Seeks to provide greater convenience and affluence through his own inventions.
|Department of Modern Mechanical and Engineering
4th year undergraduate
|Atsushi Otani Lab (formerly the Hiroyasu Iwata Lab)|
Q Tell us what sort of research you are undertaking at present.
I am developing a user interface that uses the degree of eye opening as input. Using the camera of a smartphone, I am trying to make it possible to operate the phone according to the degree of opening of the eyes, rather than using the fingers. Since putting such software on a smartphone is somewhat difficult, I am developing concept software that can be used on computers to allow screens such as maps to be enlarged or reduced.
This research is being supported by a national institution, and I have to put on a prototype demonstration at the “Robotics x Future2016” event this coming March 18. So now I am working on this at a fever pitch.

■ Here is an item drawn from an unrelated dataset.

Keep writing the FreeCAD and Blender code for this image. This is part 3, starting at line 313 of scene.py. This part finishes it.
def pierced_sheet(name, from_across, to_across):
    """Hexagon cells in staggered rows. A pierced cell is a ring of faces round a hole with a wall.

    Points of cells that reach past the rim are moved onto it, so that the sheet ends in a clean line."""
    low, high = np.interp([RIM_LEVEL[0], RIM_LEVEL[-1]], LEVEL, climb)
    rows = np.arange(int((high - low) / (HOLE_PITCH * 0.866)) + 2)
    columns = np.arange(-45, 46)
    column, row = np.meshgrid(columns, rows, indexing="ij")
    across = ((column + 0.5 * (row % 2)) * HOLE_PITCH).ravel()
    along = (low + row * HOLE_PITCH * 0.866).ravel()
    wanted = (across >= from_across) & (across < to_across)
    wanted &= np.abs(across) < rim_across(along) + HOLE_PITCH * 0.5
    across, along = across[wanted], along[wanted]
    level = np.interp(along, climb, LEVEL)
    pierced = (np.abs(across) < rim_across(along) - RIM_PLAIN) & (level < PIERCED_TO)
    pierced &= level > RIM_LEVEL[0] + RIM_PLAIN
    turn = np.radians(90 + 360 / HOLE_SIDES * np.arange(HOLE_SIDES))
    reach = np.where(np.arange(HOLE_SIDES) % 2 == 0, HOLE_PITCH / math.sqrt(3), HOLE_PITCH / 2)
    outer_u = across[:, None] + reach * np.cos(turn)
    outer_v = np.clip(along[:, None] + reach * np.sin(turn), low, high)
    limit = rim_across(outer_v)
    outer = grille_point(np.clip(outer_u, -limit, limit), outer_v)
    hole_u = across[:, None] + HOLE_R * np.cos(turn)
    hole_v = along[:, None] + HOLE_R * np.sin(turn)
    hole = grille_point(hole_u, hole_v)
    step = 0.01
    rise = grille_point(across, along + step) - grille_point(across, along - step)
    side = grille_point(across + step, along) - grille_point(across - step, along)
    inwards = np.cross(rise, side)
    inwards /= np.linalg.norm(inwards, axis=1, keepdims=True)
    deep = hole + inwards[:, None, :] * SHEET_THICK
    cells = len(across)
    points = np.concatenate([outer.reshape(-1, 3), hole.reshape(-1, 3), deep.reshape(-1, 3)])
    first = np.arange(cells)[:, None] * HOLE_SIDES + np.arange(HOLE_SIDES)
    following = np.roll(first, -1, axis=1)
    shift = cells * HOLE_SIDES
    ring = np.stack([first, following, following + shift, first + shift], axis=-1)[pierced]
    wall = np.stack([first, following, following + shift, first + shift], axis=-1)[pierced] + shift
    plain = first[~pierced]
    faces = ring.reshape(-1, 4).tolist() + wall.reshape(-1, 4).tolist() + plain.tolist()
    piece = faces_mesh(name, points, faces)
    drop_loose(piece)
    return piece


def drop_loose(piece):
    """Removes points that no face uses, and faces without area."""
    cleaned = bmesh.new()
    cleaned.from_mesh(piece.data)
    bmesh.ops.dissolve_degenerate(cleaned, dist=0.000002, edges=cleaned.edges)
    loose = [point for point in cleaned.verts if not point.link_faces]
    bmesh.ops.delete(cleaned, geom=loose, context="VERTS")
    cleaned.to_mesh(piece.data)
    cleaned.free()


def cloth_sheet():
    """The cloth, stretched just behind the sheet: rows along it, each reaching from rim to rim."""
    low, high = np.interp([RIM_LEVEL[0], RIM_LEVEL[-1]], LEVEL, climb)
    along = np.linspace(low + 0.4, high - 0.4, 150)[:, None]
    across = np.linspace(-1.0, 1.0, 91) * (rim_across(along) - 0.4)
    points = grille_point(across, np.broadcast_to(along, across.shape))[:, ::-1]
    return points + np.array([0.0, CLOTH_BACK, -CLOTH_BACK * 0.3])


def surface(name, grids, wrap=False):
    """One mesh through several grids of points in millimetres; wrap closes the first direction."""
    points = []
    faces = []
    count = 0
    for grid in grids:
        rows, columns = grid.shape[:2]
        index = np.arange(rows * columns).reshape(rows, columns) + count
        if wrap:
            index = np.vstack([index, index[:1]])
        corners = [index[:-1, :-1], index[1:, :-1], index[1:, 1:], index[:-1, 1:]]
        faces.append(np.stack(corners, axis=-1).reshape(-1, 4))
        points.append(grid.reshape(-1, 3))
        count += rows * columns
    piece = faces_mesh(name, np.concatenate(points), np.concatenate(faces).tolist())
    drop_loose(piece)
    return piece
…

Q What sort of financial support are you receiving?
My project was selected as a “technology seeds selective training project (robotics)” under the 2015 “Program For Creating STart-ups from Advanced Research and Technology (START)” under the auspices of the National Research and Development Agency’s Japan Science and Technology Agency. START is a program that supports the development of new industries from universities, and my project was selected as a technology that is particularly likely to develop on a large scale in the future.

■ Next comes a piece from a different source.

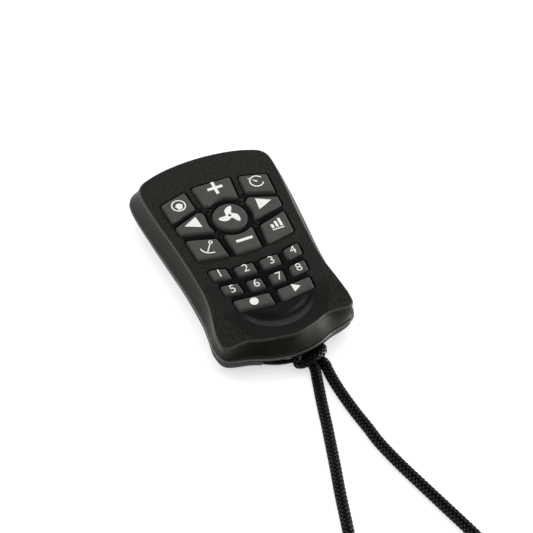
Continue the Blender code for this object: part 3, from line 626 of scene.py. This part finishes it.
def braid_height(turn, travel):
    """From 0 in a valley to 1 on a crown of the braid, at an angle (in turns) and in cells."""
    u = BRAID_CARRIERS * turn + travel + BRAID_PHASE
    v = BRAID_CARRIERS * turn - travel + BRAID_PHASE
    over = (np.floor(u) + np.floor(v)) % 2 == 0
    fu = np.abs(2 * (u % 1) - 1)
    fv = np.abs(2 * (v % 1) - 1)
    across = np.where(over, fu, fv)
    lengthwise = np.where(over, fv, fu)
    return np.sqrt(np.clip(1 - across ** 2, 0, 1)) * (1 - lengthwise ** 4)


def braided(name, points, radii):
    """A braided cord along points that are already evenly spaced."""
    side, lift = transported(points)
    travel = np.arange(len(points)) / BRAID_STEPS
    turn = np.arange(CORD_SIDES) / CORD_SIDES
    height = braid_height(turn[None, :], travel[:, None])
    radius = np.broadcast_to(radii, len(points))[:, None] * (1 - BRAID_DEPTH * (1 - height))
    angle = (2 * math.pi * turn)[None, :, None]
    around = side[:, None, :] * np.cos(angle) + lift[:, None, :] * np.sin(angle)
    skin = Skin()
    skin.solid(list(points[:, None, :] + radius[:, :, None] * around))
    level = (height[:-1] + height[1:]) / 2
    level = (level + np.roll(level, -1, 1)) / 2
    # faces in the braid's valleys take the near-black finish: painted shade
    skin.slots[:level.size] = (level < BRAID_SHADE_LEVEL).astype(int).ravel().tolist()
    return skin.make(name, "cord_nylon", "cord_gap_painted_shade", sharp_angle=180)


def coil_points():
    """Clockwise turns: outer and inner on the floor, then inner and outer on top of them."""
    def passed(winding, stretch):
        return smoothstep((winding - stretch[0]) / stretch[1])

    outer, inner = COIL_RADII
    low, high = COIL_LAYERS
    arch, arch_at, arch_width = TIE_ARCH
    points = []
    for winding in COIL_WINDINGS:
        inwards = passed(winding, COIL_INWARDS) - passed(winding, COIL_OUTWARDS)
        radius = outer + (inner - outer) * inwards
        height = low + (high - low) * passed(winding, COIL_CLIMB)
        under_tie = (winding - arch_at + 180) % 360 - 180
        height += arch * math.exp(-(under_tie / arch_width) ** 2)
        angle = math.radians(-winding)
        points.append((COIL_CENTRE[0] + radius * math.cos(angle),
                       COIL_CENTRE[1] + radius * math.sin(angle), float(height)))
    return points


def build_lanyard():
    path = resampled(ROUTE_RIGHT + coil_points() + [COIL_EXIT] + ROUTE_LEFT[::-1])
    cord = braided("lanyard_cord", path, CORD_D / 2 * CORD_FULLNESS)
    tag(cord, "case", "cord", "lanyard_strand_left", "lanyard_strand_right", "lanyard_coil")
    track = resampled(HITCH_ROUTE)
    hitch = braided("lanyard_cow_hitch", track[:, :3], track[:, 3])
    tag(hitch, "case", "cord", "lanyard_hitch")
    tie = build_tie()
    bar = bar_tube("lanyard_bar_moulding", BAR_END, BAR_D, 49, "bar_plastic")
    tag(bar, "case", "bar_plastic", "lanyard_bar")


def build_tie():
    """A hook-and-loop strap round the coil at its far side, with its free end lapped over."""
    low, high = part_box("lanyard_tie")
    x = (low.x + high.x) / 2 / MM
    near, far = high.y / MM, low.y / MM
    top = high.z / MM + TIE_LIFT
    width, thick = TIE
    centre = ((near + far) / 2, top / 2)
    half = ((near - far) / 2, top / 2)
    outer = rounded_box(half, 0, TIE_RADII[0])
    inner = rounded_box(half, -thick, TIE_RADII[1])
    levels = [(x - width / 2, TIE_EDGE), (x - width / 2 + TIE_EDGE, 0.0),
              (x + width / 2 - TIE_EDGE, 0.0), (x + width / 2, TIE_EDGE)]
    sides = [(at, -inset, outer) for at, inset in levels]
    sides += [(at, inset, inner) for at, inset in reversed(levels)]
    skin = Skin()
    skin.rings([[(at, centre[0] + p[0] * (1 + inset / half[0]),
                  centre[1] + p[1] * (1 + inset / half[1])) for p in outline]
                for at, inset, outline in sides], closed=True)
    half_length, radius, shift = LAP
    lap = rounded_box((width / 2 - 0.4, half_length), 0, radius)
    skin.solid([ring((grown(lap, amount) if amount else lap) + (x, centre[0] + shift), top + lift)
                for amount, lift in LAP_RINGS])
    strap = skin.make("lanyard_tie_strap", "tie_webbing", sharp_angle=40)
    return tag(strap, "case", "tie", "lanyard_tie")


def bar_tube(name, reach, diameter, stations, *looks):
    """A round rod along the lanyard bar's bowed line."""
    x = np.linspace(-reach, reach, stations)
    line = np.column_stack([x, BAR_CREST_Y + BAR_BOW * x ** 2, np.full(len(x), BAR_Z)])
    angle = 2 * math.pi * np.arange(BAR_SIDES) / BAR_SIDES
    return loft(name, [p + diameter / 2 * (np.outer(np.cos(angle), s) + np.outer(np.sin(angle), u))
                       for p, s, u in zip(line, *transported(line))], *looks, sharp_angle=40)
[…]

Experiencing the world’s leading technology in Silicon Valley
Q What triggered your undertaking this research?
I wanted to try using something like this myself! While it’s almost always possible to view a smartphone screen on a crowded train, sometimes it’s just too crowded to control it with your fingers. I thought that in such circumstances it would be great if operation could be controlled by opening and closing the eyes.

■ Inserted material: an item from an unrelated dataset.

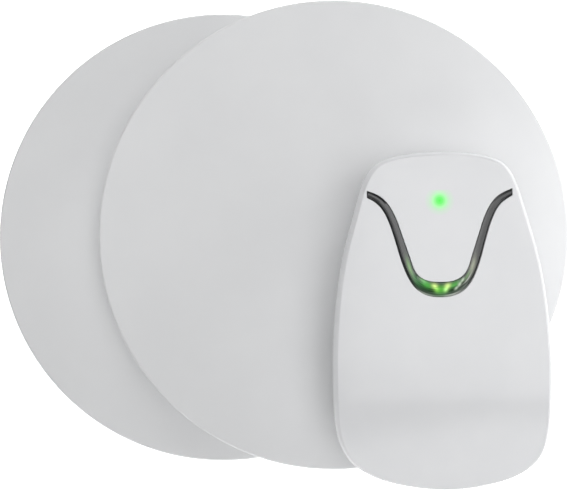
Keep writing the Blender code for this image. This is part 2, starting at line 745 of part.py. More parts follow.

The concept has its roots in experiences I had working as an intern at OryLab Inc., and from participating in a program called “Silicon Valley Venture Readiness.”
At OryLaboratory, Mr. Kentaro Yoshifuji is building robots that can be remotely controlled to serve as personal avatars. These robots are equipped with cameras, microphones, and speakers, are capable of head movement to “look” at their surroundings, and can move their arms to gesture. They are expected to be of benefit to people who are suffering from intractable diseases, such as ALS.
On the other hand, Silicon Valley Venture Readiness (SVVR) is a joint program of the New Energy and Industrial Technology Development Organization (NEDO) and SRI International (a global offshoot of Stanford Research Institute) which helps grow technological seeds into businesses.
Just before entering my junior year, I participated in this program along with Mineo Watanabe, who is about 10 years my senior. We gave a well-received presentation entitled “Using Image Recognition to Improve the User Experience,” and were one of just three teams that won two weeks of training in Silicon Valley. This training covered subjects related to business as well as the technology of image recognition.
Q Please tell us what you want to do in the future.
Having watched OryLab pursuing its dreams and learned something about product commercialization at SVVR, I would like to start up my own business.
However, my technical skills in research and development are not yet adequate. I feel that I am particularly lacking in academic qualifications. The numbers that back up technology are a particularly important element to that technology’s trustworthiness.
Waseda’s wealth lies in connections with people
Q What do you see as the merits of Waseda?
I have many juniors and seniors at Waseda, where there is a wealth of talent in many fields. I would also say that the school is blessed in terms of educators and facilities. From the perspective of business, Waseda also conducts entrepreneurial seminars, such as at its Incubation Center. So people who have goals they’d like to achieve are sure to find support if they are self-starters who are capable of moving ahead under their own power. As for myself, the people who helped raise me to this point, such as Mr. Yoshifuji of OryLab and Mr. Mineo Watanabe, are all Waseda people.
I imagine there are also people who do not yet have a clear idea about what they would like to do. I think it’s fine for such people to be vague in that regard, as long as they keep relating their interests to the people around them. If they do so, they will find the people around them pulling them on.